In 1917 and 1918 Britain began to move towards conscription as it became clear that these able-bodied men would have to be forced into the armed forces. This is not an argument over whether a draft is moral but rather a sign that the age of martial masculinity was beginning to slip away. Fighting in a war was no longer an honor but was beginning to become a compulsion. While change was in the air for masculinity, this transition was far from complete and many men still unconsciously equated war and manhood. By capitalizing on these civilian men’s fears of masculine inadequacy, the White Feather Campaign was striking at the heart of a changing male gender identity.

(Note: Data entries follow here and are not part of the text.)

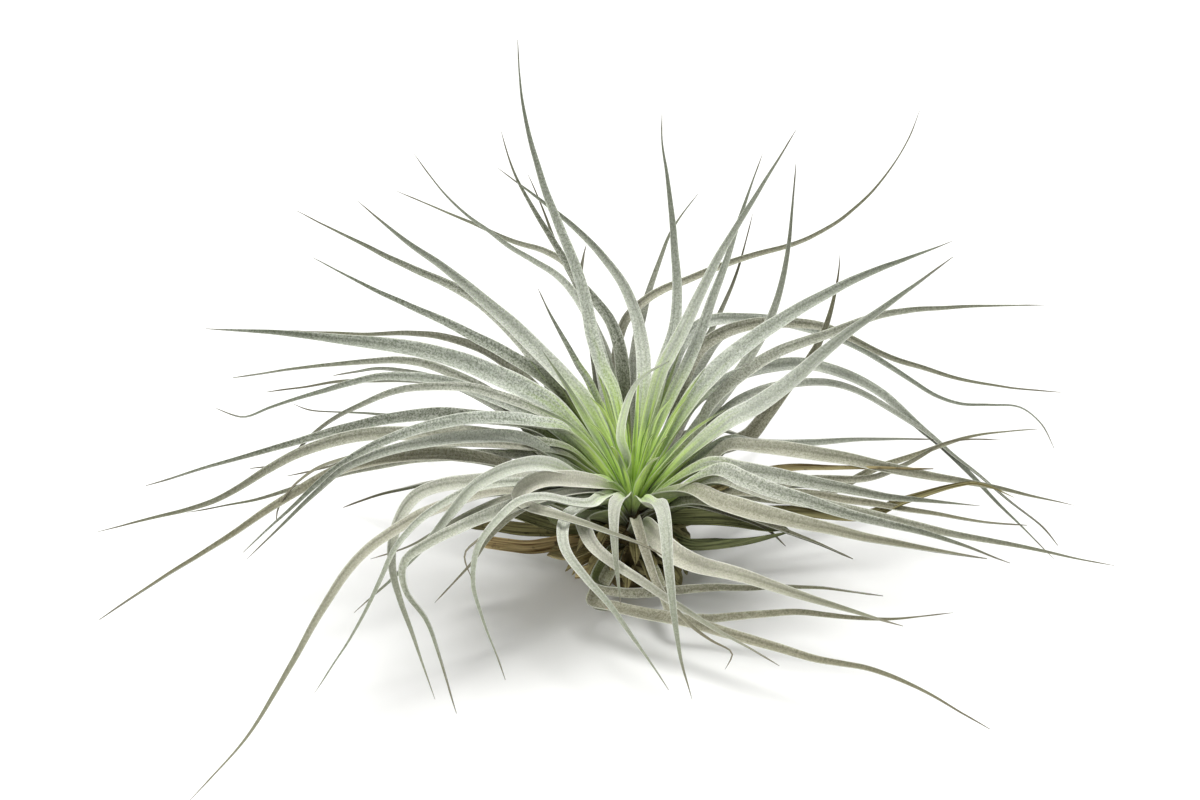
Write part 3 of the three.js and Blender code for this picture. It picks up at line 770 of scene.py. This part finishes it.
# Leaves that arch behind the plant: azimuth, youth, width in mm, and the route in mm in the frame itself.
BACK_LEAVES = (
    (75, 0.40, 5.0, (12, 25, 30), (20, 50, 34), (28, 75, 26), (32, 97, 10)),
    (95, 0.30, 4.6, (-2, 25, 26), (-6, 52, 28), (-10, 78, 20), (-14, 99, 6)),
    (110, 0.45, 5.4, (-12, 24, 32), (-24, 50, 40), (-34, 74, 38), (-44, 95, 28)),
    (125, 0.25, 4.8, (-20, 22, 24), (-42, 42, 26), (-62, 60, 18), (-80, 76, 5)),
    (138, 0.50, 5.0, (-26, 24, 34), (-52, 46, 42), (-76, 66, 40), (-98, 84, 30)),
    (65, 0.10, 4.4, (10, 22, 20), (20, 42, 18), (30, 60, 10), (38, 76, 1.5)),
    (85, 0.05, 4.4, (2, 20, 16), (4, 40, 14), (8, 58, 6), (10, 70, 1.5)),
    (152, 0.12, 4.6, (-28, 14, 20), (-52, 26, 20), (-74, 36, 12), (-92, 44, 2)),
    (45, 0.15, 4.6, (20, 20, 18), (36, 36, 16), (50, 50, 9), (60, 62, 1.5)),
    (28, 0.12, 4.8, (24, 14, 18), (48, 26, 18), (70, 36, 12), (88, 44, 3)),
    (100, 0.60, 5.2, (-6, 22, 44), (-12, 46, 62), (-16, 70, 70), (-14, 96, 72)),
    (60, 0.55, 5.0, (12, 24, 40), (24, 48, 52), (36, 72, 54), (46, 96, 46)),
)
for number, (azimuth, youth, width, *route) in enumerate(BACK_LEAVES, 1):
    points, sides = free_path(azimuth, youth, [])
    for spot in route:
        points.append(Vector(spot) * MM)
        sides.append(squared(sides[-1], (points[-1] - points[-2]).normalized()))
    grow_leaf(f"rear_blade_{number:02d}", points, sides, FULLER * width * MM, grey_felt, "leaf_grey_green",
              Seed=200 + number, youth=youth, Tone=scatter(number, 0.3, 0.6), Roll=0.0,
              Twist=scatter(number, -0.6, 0.6), Dry_tip=scatter(number, 0.1, 0.3))

# The young leaves of the heart: short, upright and bright, in the same spiral, the youngest all but straight
# up. In each pair the first value is the first leaf's and the second the youngest one's.
YOUNG_LEAVES = 22
SPIRAL_STEP = 137.5  # degrees from one leaf to the next
FIRST_YOUNG = 77  # the first one's place on the spiral
YOUNG_LENGTHS = (58, 24)  # mm, and how much one leaf differs from the next
LENGTH_SPREAD = 8
FRONT_SHORTER = 0.35  # the share that a leaf at the very front is shorter
YOUNG_PITCHES = (50, 84)  # degrees above level
YOUNG_FEET = (3.2, 1.0)  # mm from the axis, and the height
YOUNG_FOOT_HEIGHTS = (27, 29)
YOUNG_STEPS = 5
for number in range(YOUNG_LEAVES):
    share = number / (YOUNG_LEAVES - 1)
    azimuth = SPIRAL_STEP * (FIRST_YOUNG + number)
    outward = heading(azimuth, 0)
    length = (between(*YOUNG_LENGTHS, share) + scatter(number, -LENGTH_SPREAD, LENGTH_SPREAD)) * MM
    length *= 1 - FRONT_SHORTER * max(0, -outward.y)
    foot_height = Vector((0, 0, between(*YOUNG_FOOT_HEIGHTS, share)))
    points = [(outward * between(*YOUNG_FEET, share) + foot_height) * MM]
    for k in range(YOUNG_STEPS):
        bend = scatter(number + 5, 2, 9) * (k + 1 - YOUNG_STEPS / 2)
        pitch = between(*YOUNG_PITCHES, share) - bend
        points.append(points[-1] + heading(azimuth, pitch) * length / YOUNG_STEPS)
    sides = [Vector((0, 0, 1)).cross(outward)] * len(points)
    grow_leaf(f"young_blade_{number + 1:02d}", points, sides, scatter(number, 3.0, 5.2) * MM, grey_felt,
              "leaf_grey_green", Seed=300 + number, youth=1.0, Tone=scatter(number, 0.6, 0.9),
              Twist=scatter(number + 2, -0.5, 0.5), Dry_tip=0.0)

# ----------------------------------------------------------
# Old leaves and stubs low on the stem: cut back or dried out, with no felt left. They are dead leaf tissue,
# still rooted in the stem.

# Dried leaf: dull, from olive to tan by its tone, ribbed lengthwise about every 0.6 mm, with rotten blots.
dry_leaf, tree, shader = start_material("dried_leaf", Roughness=0.75, Specular_IOR_Level=0.3)
place = add(tree, "ShaderNodeTexCoord").outputs["Object"]
held = {key: add(tree, "ShaderNodeAttribute", attribute_name=key).outputs["Fac"]
        for key in ("run", "across", "tone")}
lengthwise = add(tree, MATH, {0: held["run"], 1: 20 * MM}, operation="DIVIDE")
crosswise = add(tree, MATH, {0: held["across"], 1: 0.6 * MM}, operation="DIVIDE")
rib_place = add(tree, "ShaderNodeCombineXYZ", {"X": lengthwise, "Y": crosswise, "Z": held["tone"]})
ribs = add(tree, NOISE, {"Vector": rib_place, "Scale": 1.0, "Detail": 4})
ribs = add(tree, RANGE, {"Value": ribs, "From Min": 0.34, "From Max": 0.64})
blots = add(tree, NOISE, {"Vector": place, "Scale": 1 / (3 * MM), "Detail": 5, "Roughness": 0.7})
tan = add(tree, MIX, {"Factor": ribs, "A": linear("#6f5630"), "B": linear("#dfc894")}, **COLOURS)
olive = add(tree, MIX, {"Factor": ribs, "A": linear("#2c3417"), "B": linear("#7f8559")}, **COLOURS)
colour = add(tree, MIX, {"Factor": held["tone"], "A": olive, "B": tan}, **COLOURS)
rotten = add(tree, RANGE, {"Value": blots, "From Min": 0.56, "From Max": 0.7, "To Max": 0.8})
colour = add(tree, MIX, {"Factor": rotten, "A": colour, "B": linear("#2c2013")}, **COLOURS)
relief = add(tree, "ShaderNodeBump", {"Height": ribs, "Strength": 0.8, "Distance": 0.25 * MM})
finish_surface(tree, shader, colour, relief)

# Azimuth, youth, width in mm, tone from olive to tan, where it starts to narrow, and the route as seen.
OLD_LEAVES = (
    (215, 0.12, 6.6, 0.15, 0.9, (-14, -14, -10), (-23, -11, -16), (-39, -6, -22)),
    (240, 0.02, 6.0, 0.5, 0.97, (-12, -20, -12), (-19, -20, -14), (-25.4, -18.8, -15)),
    (252, 0.02, 6.0, 0.75, 0.97, (-8, -22, -12), (-13, -24.5, -14), (-17, -25.7, -14.5)),
    (300, 0.08, 8.0, 0.0, 0.5, (12, -14, -8), (20, -17, -12), (34, -15.5, -16), (47, -12, -20)),
    (5, 0.30, 4.0, 0.5, 0.3, (18, 2, 0), (41, 6, 0), (65, 7, 0), (90, 7, 0)),
    (350, 0.20, 4.2, 0.3, 0.6, (20, -4, -4), (44, -6, -8), (68, -7.5, -10), (80, -3, -10), (98, 2, -10),
     (105, 2, -10), (114, -1.5, -10)),
)
OLD_VEINS = {"Vein_height": 0.14 * MM, "Vein_spacing": 1.4 * MM}
for number, (azimuth, youth, width, tone, tapers, *route) in enumerate(OLD_LEAVES, 1):
    points, sides = free_path(azimuth, youth, route)
    grow_leaf(f"old_blade_{number:02d}", points, sides, FULLER * width * MM, dry_leaf, "leaf_dry",
              Seed=400 + number, youth=youth, Tone=tone, Twist=scatter(number, -0.5, 0.5),
              Tapers_from=tapers, **OLD_VEINS)

# The cut leaves of the CAD model: their tone, and where they start to narrow.
CUT_LEAVES = {"cut_leaf_01": (0.3, 0.97), "cut_leaf_02": (0.95, 0.97), "cut_leaf_03": (0.05, 0.9)}
CUT_FULLER = 1.5
for name, (tone, tapers) in CUT_LEAVES.items():
    points, sides, width = read_blade(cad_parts[name])
    grow_leaf(name.replace("leaf", "blade"), points, sides, CUT_FULLER * width, dry_leaf, "leaf_dry", [name],
              Seed=420, Tone=tone, Tapers_from=tapers, **OLD_VEINS)

# The papery remains of fallen leaves: short olive and tan scales round the stem in the same spiral.
SHEATH_SCALES = 44
SPIRAL_START = 0.4
SCALE_HEIGHTS = (2.2, 21.2)  # mm, the lowest scale's foot and the highest one's
SCALE_RADIUS = 5.4  # mm from the axis, and how much more halfway up
SCALE_BULGE = 2
SCALE_DROOP = ((0.4, 0), (0.75, 12), (1, 30))  # shares of the length, and degrees below the first pitch
for number in range(SHEATH_SCALES):
    share = number / (SHEATH_SCALES - 1)
    azimuth = SPIRAL_STEP * (number + SPIRAL_START)
    outward = heading(azimuth, 0)
    foot = Vector((0, 0, between(*SCALE_HEIGHTS, share) * MM))
    foot += outward * (SCALE_RADIUS + SCALE_BULGE * math.sin(math.pi * share)) * MM
    length = scatter(number, 9, 19) * MM
    pitch = scatter(number + 3, 10, 75)
    points = [foot] + [foot + heading(azimuth, pitch - droop) * length * part for part, droop in SCALE_DROOP]
    sides = [Vector((0, 0, 1)).cross(outward)] * len(points)
    mesh = run_tree(leaf, midrib_mesh(points, sides), Width=scatter(number + 1, 5, 8) * MM,
                    Material=dry_leaf, Seed=500 + number, Tone=scatter(number, 0.1, 0.8), Tapers_from=0.7,
                    Sheath_flare=1.0, Midrib_thickness=0.6 * MM, Twist=scatter(number, -0.8, 0.8),
                    Step=0.8 * MM)
    mesh.name = f"sheath_scale_{number + 1:02d}"
    place_piece(mesh.name, mesh)

# ----------------------------------------------------------
# The table: a pale matt surface, lit by a large soft overhead light, a soft light from the front left and an
# even white surround.

# Uncoated paper: matt and all but white.
matt_white = start_material("matt_white_paper", Roughness=0.9, Base_Color=linear("#f4f4f2"))[0]
REACH = 6
floor_mesh = bpy.data.meshes.new("table_top")
floor_mesh.from_pydata([(-REACH, -REACH, 0), (REACH, -REACH, 0), (REACH, REACH, 0), (-REACH, REACH, 0)], [],
                       [(0, 1, 2, 3)])
floor_mesh.materials.append(matt_white)
floor = add_object("table_top", floor_mesh)

world = bpy.data.worlds.new("white_surround")
world.use_nodes = True
world.node_tree.nodes["Background"].inputs["Color"].default_value = (1, 1, 1, 1)
world.node_tree.nodes["Background"].inputs["Strength"].default_value = 0.37
bpy.context.scene.world = world

LIT_SPOT = Vector((0, 0, 40 * MM))
for name, place, spread, watts in (("overhead_softbox", (0.8, 0.5, 6.0), 3.6, 350),
                                   ("front_left_softbox", (-1.0, -1.9, 1.7), 1.0, 32)):
    light = bpy.data.lights.new(name, "AREA")
    light.size = spread
    light.energy = watts
    lamp = add_object(name, light)
    lamp.location = place
    lamp.rotation_euler = (LIT_SPOT - lamp.location).to_track_quat("-Z", "Y").to_euler()

# The camera: in front and a little above, aimed just above the heart of the rosette.
LENS_SHARE = 2278 / 1200  # focal length as a share of the picture's width
SENSOR = 36
camera_data = bpy.data.cameras.new("photo_view")
camera_data.sensor_width = SENSOR
camera_data.lens = SENSOR * LENS_SHARE
camera = add_object("photo_view", camera_data)
camera.location = CAMERA_PLACE
camera.rotation_euler = (math.pi / 2 - VIEW_ELEVATION, 0, 0)
bpy.context.scene.camera = camera
bpy.context.scene.view_settings.view_transform = "Standard"
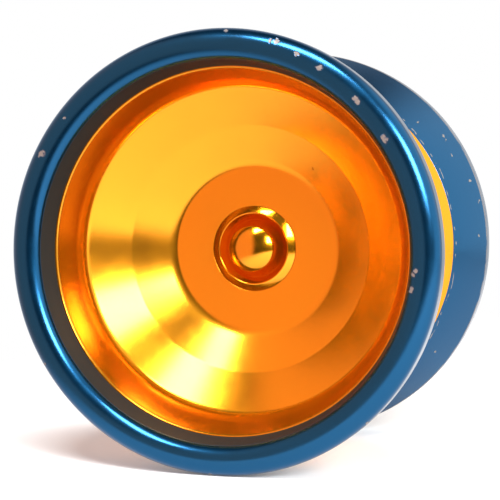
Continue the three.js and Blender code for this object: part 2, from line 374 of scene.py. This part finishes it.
def gold_satin(name, side, marks):
    """Bead-blasted gold, darkened on the cup's steep wall as painted shade, with string-rubbed rings, a few
    marks and dust.
    """
    n = Nodes(name)
    radius = n.radius()
    height = n.height()
    grain = n.noise(9000, 2.0, 0.6)
    cloud = n.noise(160, 3.0)
    lines = n.turning_lines(0.00012)
    normal = n.bump(grain, 0.000004, 0.5)
    normal = n.bump(lines, 0.000002, 0.3, normal)
    beside_gap = n.band(radius, 0.0100, 0.0122, 0.0012)
    gap_side = n.ramp(height, 0.0042, 0.0046, 1.0, 0.0)
    rings = n.ramp(n.turning_lines(0.0004), 0.45, 0.6)
    rubbed = n.math("MULTIPLY", n.math("MULTIPLY", beside_gap, gap_side), n.math("MULTIPLY", rings, 0.5))
    dust = n.scattered_spots(600, 0.012, 0.07)
    pale = n.math("MAXIMUM", rubbed, dust)
    dark = n.math("MULTIPLY", n.spots(side, marks), 0.8)
    roughness = n.ramp(cloud, 0.3, 0.7, 0.17, 0.22)
    # Painted shade: the steep wall inside the flange is coloured a darker gold, standing in for the shade
    # of the recess.
    above_cone = n.ramp(height, 0.0132, 0.0138)
    inside_flange = n.ramp(radius, 0.0234, 0.0236, 1.0, 0.0)
    wall_shade = n.math("MULTIPLY", above_cone, inside_flange)
    colour = n.mix(wall_shade, GOLD, SHADED_WALL_GOLD)
    colour = n.mix(pale, colour, RUBBED_GOLD)
    return n.set(
        Base_Color=n.mix(dark, colour, DARK_MARK),
        Metallic=0.92,
        Roughness=n.math("MAXIMUM", roughness, n.math("MULTIPLY", n.math("MAXIMUM", pale, dark), 0.5)),
        Normal=normal,
        Coat_Weight=0.27,
        Coat_Roughness=0.16,
    )


def gold_polished():
    """Polished gold with fine tool marks and faint smears."""
    n = Nodes("gold_polished")
    lines = n.turning_lines(0.00008)
    normal = n.bump(lines, 0.000001, 0.3)
    smear = n.ramp(n.noise(900, 3.0), 0.35, 0.75, 0.13, 0.19)
    return n.set(
        Base_Color=GOLD,
        Metallic=0.97,
        Roughness=smear,
        Normal=normal,
        Coat_Weight=0.4,
        Coat_Roughness=0.05,
    )


def on_lip(across):
    """Radius and height on a ring's lip, at degrees from its outer side over its top, which is at 90."""
    angle = math.radians(across)
    radius = LIP_RADIUS + (RIM_RADIUS - LIP_RADIUS) * math.cos(angle)
    return radius, LIP_BASE + (LIP_TOP - LIP_BASE) * math.sin(angle)


def on_slope(share):
    """Radius and height on a ring's outer slope, from its seat at 0 to its corner at 1."""
    radius = SEAT_RADIUS + share * (RIM_RADIUS - SEAT_RADIUS)
    return radius, RING_LOW + share * (SLOPE_TOP - RING_LOW)


def chip_places(place_on, *rows):
    """Chips as spots, from (angle in degrees, place on that surface, size) rows."""
    return [(degrees, *place_on(where), size) for degrees, where, size in rows]


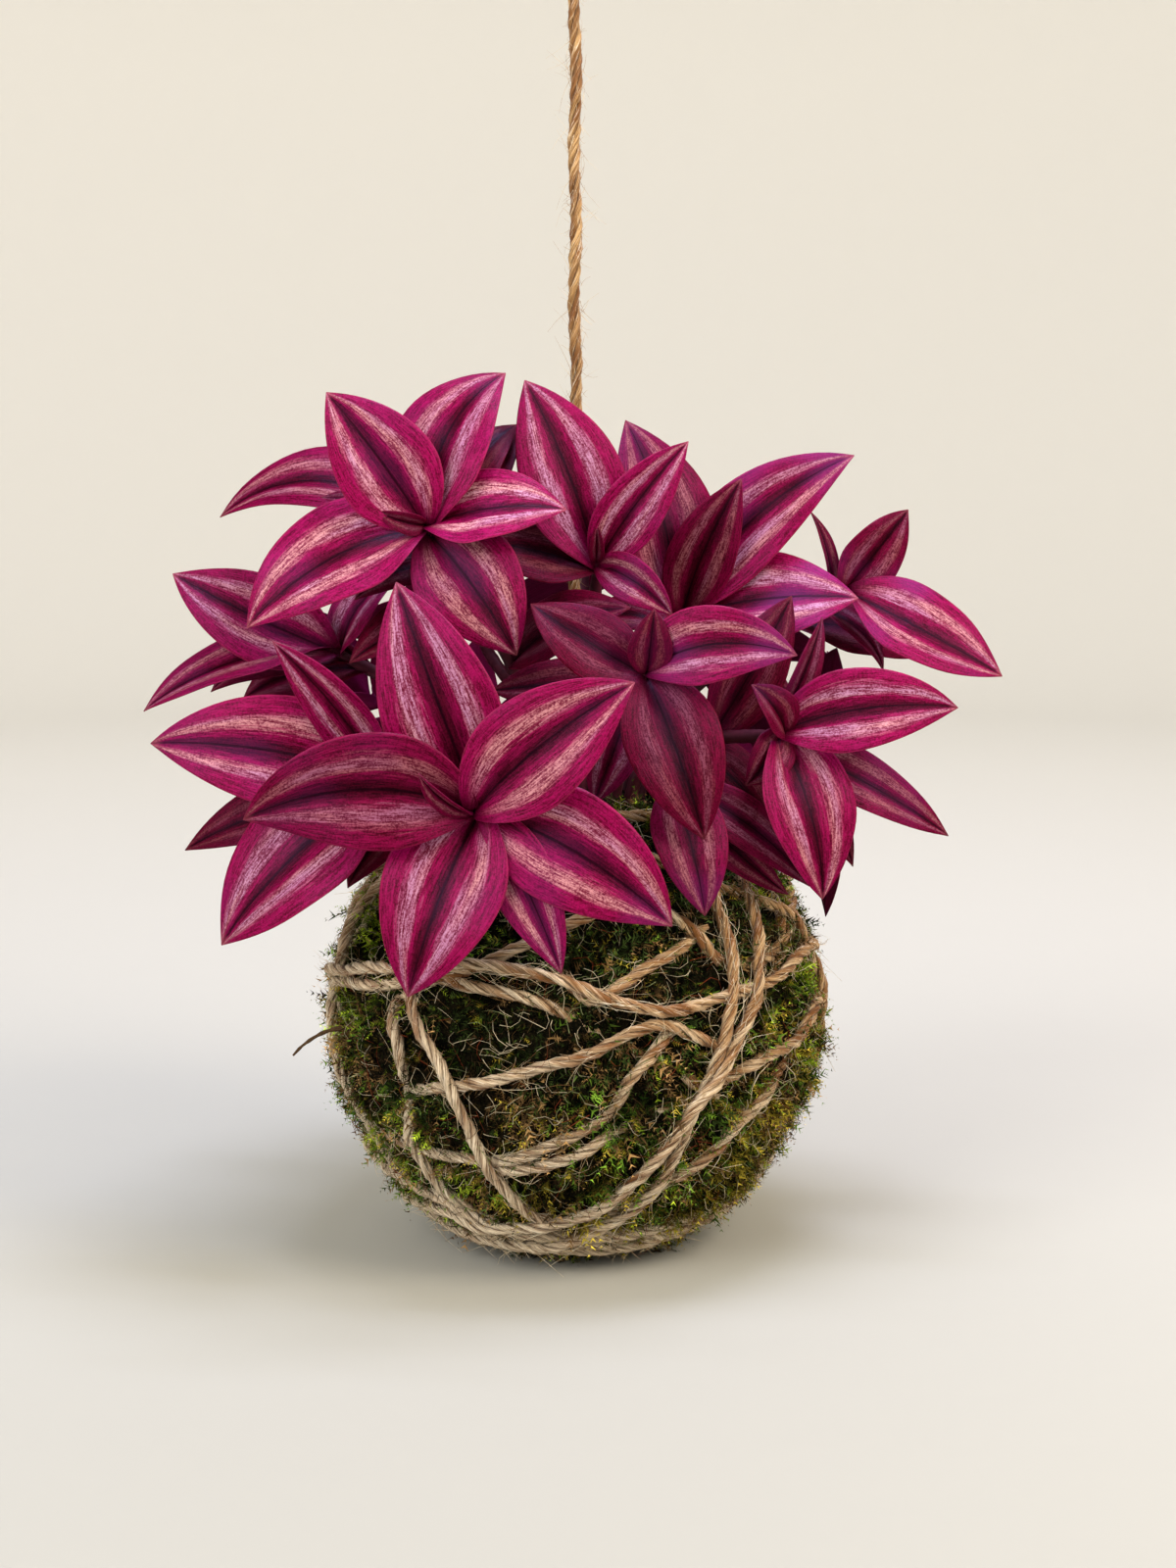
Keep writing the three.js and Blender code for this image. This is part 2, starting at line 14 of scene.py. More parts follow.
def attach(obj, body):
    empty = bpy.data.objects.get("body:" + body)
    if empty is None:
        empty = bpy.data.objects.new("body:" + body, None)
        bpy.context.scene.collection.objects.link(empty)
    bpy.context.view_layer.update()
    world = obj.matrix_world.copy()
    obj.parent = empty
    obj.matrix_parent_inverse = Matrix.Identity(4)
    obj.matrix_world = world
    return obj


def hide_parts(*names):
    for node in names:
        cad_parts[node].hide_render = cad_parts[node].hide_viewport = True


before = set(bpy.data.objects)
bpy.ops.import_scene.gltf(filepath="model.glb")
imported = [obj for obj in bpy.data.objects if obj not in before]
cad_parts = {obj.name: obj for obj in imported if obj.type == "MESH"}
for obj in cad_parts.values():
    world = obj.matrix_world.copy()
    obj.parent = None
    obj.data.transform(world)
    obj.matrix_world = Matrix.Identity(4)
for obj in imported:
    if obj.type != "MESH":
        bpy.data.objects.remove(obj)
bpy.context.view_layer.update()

The English propaganda effort was extremely focused on gender issues, specifically those of masculinity. Most posters questioned a man’s responsibility in one way or another. Some centered on the defense of women, while others asked what a father would answer if his children asked him “Daddy, What did you do in the Great War?vii” The most compelling gender propaganda of them all was the use of everyday Englishwomen as recruiters for the army. But the English government did not just sit by idly and wait for these women to take up the cause. Those in power, specifically in the recruitment branch, realized the influence that these women had over men. “Many correspondents point out that recruitment lectures are not the best means of reaching the workingman and that all-important recruiting agency, his sister or sweetheart.”viii The government was legally barred from using conscription within England at the beginning of the war, so they put a large amount of effort behind this propaganda campaign that urged women to take up this fight.